Published 11/15/2010, 12:48 PM
Updated 11/15/2010, 12:52 PM

By Huw Jones

LONDON, Nov 15 (Reuters) - The United States will soften its reform of "fair value" and agree next year to adopt global rules, two senior industry officials said on Monday.

The Group of 20 (G20) top economies agreed last week that the International Accounting Standards Board (IASB) and its U.S. counterpart the Financial Accounting Standards Board (FASB) should "converge" their rules by the end of 2011.

The aim is to cut complexity and improve transparency and comparability of company reports for regulators and investors.

The G20 deadline was delayed by six months due to differing approaches by the IASB and FASB over pricing bank assets and concerns that new rules were being forged too hastily.

The IASB has already agreed to price bank assets with a mix of amortised cost and fair value or the going market rate, while FASB has proposed full fair value, a step the U.S. banking industry opposes.

IASB board member Stephen Cooper said he believed the U.S. body will end up with a mixed approach to pricing as well.

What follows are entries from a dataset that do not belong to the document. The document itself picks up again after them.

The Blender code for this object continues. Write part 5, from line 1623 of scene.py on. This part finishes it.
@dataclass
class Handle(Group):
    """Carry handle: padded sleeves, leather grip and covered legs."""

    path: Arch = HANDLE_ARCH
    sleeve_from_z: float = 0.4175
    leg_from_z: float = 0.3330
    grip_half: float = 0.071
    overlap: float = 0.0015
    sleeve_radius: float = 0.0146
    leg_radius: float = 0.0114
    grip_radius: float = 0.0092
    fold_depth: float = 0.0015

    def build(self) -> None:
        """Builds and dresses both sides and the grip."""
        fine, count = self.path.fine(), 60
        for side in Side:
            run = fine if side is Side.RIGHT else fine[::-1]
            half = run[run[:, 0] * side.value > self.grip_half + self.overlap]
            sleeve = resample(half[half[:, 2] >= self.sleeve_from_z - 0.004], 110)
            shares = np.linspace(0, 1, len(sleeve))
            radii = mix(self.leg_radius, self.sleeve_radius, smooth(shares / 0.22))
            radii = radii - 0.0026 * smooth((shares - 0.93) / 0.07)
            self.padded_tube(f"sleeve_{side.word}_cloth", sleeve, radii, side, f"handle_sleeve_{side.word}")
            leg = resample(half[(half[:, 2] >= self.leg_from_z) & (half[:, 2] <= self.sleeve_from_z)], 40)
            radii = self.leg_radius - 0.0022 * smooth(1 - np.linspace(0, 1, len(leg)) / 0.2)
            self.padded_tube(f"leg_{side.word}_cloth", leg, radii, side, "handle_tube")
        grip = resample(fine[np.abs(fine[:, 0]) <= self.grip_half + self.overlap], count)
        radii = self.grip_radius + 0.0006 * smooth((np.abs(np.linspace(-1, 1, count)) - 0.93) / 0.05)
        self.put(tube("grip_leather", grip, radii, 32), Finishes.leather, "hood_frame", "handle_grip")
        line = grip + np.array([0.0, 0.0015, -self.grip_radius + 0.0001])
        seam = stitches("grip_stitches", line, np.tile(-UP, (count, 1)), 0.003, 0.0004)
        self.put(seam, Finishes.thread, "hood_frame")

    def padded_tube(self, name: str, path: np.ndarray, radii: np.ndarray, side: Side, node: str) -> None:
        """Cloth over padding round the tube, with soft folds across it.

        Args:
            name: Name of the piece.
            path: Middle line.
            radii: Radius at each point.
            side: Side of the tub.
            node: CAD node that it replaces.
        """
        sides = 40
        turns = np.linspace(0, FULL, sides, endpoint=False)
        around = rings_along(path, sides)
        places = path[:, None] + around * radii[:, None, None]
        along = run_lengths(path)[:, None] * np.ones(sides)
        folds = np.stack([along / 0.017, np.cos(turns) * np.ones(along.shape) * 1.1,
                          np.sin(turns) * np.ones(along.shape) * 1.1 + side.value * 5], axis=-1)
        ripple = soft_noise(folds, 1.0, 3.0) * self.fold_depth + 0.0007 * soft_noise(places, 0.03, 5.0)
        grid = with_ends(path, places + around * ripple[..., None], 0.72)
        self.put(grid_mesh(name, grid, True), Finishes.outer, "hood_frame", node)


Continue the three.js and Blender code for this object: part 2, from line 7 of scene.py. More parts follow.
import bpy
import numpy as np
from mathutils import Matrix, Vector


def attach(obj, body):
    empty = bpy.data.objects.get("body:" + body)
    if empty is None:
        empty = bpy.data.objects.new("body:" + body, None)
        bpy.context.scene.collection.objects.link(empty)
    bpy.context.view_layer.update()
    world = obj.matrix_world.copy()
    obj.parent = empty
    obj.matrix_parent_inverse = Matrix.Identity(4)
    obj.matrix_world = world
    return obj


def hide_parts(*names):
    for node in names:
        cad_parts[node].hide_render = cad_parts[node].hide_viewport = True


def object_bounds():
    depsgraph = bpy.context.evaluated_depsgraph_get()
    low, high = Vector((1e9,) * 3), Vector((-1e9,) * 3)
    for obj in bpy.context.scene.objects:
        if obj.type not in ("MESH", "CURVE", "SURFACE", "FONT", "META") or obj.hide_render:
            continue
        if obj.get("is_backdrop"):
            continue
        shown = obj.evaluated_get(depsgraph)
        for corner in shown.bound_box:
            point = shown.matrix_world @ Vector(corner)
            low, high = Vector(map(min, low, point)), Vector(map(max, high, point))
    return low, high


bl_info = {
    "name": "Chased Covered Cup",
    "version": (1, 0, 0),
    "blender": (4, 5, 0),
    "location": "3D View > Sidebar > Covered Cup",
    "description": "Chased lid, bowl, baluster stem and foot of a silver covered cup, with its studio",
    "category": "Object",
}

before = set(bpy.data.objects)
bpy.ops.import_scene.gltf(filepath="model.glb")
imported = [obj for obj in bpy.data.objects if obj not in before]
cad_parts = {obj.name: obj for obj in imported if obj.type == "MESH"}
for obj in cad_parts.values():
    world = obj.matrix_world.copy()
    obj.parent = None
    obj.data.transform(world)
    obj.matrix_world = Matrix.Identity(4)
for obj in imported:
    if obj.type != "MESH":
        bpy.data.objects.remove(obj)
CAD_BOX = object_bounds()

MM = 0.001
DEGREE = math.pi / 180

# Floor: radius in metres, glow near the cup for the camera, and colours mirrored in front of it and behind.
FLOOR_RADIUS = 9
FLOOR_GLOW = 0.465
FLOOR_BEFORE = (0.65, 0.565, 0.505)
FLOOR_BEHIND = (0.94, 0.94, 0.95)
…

"I think they will reconsider the fair value approach," Cooper told an Ernst & Young accountancy conference.

He hinted there could be some last minute tweaks to the IASB rule if the United States moves close enough to it.

This week the two standard setters will also try to forge a common approach to expected losses, which refers to making banks flag anticipated losses from soured loans far earlier so that problems don't snowball and require taxpayer bailouts to solve.

"I hope this coming Wednesday we will resolve this and be on the same page," Cooper said.

The six-month delay in full convergence has also meant that U.S. regulators won't decide until next year whether to go to the next step and adopt IASB's rules known as IFRS.

"The working assumption is that the U.S. will adopt IFRS," IASB board member Philippe Danjou told the conference.

"Certainly there are very good indications that this will happen," Danjou said.

There was no need to converge all IASB and FASB standards and that agreement on the main issues would make it easier for the United States to adopt IFRS, Danjou said.

He also urged countries to apply IFRS as approved by the IASB and not as changed "here and elsewhere" in some parts of the world like Europe which has a "carve out" from one key rule.

"We must achieve endorsement of our IFRS and not a different set of standards," Danjou said.

The IASB will also consult shortly on whether a welter of rule changes due to convergence should be introduced on one "big bang" date or phased in over time. A poll of the 500 delegates at Monday's conference showed a marked split between supporters of a big bang and phasing in.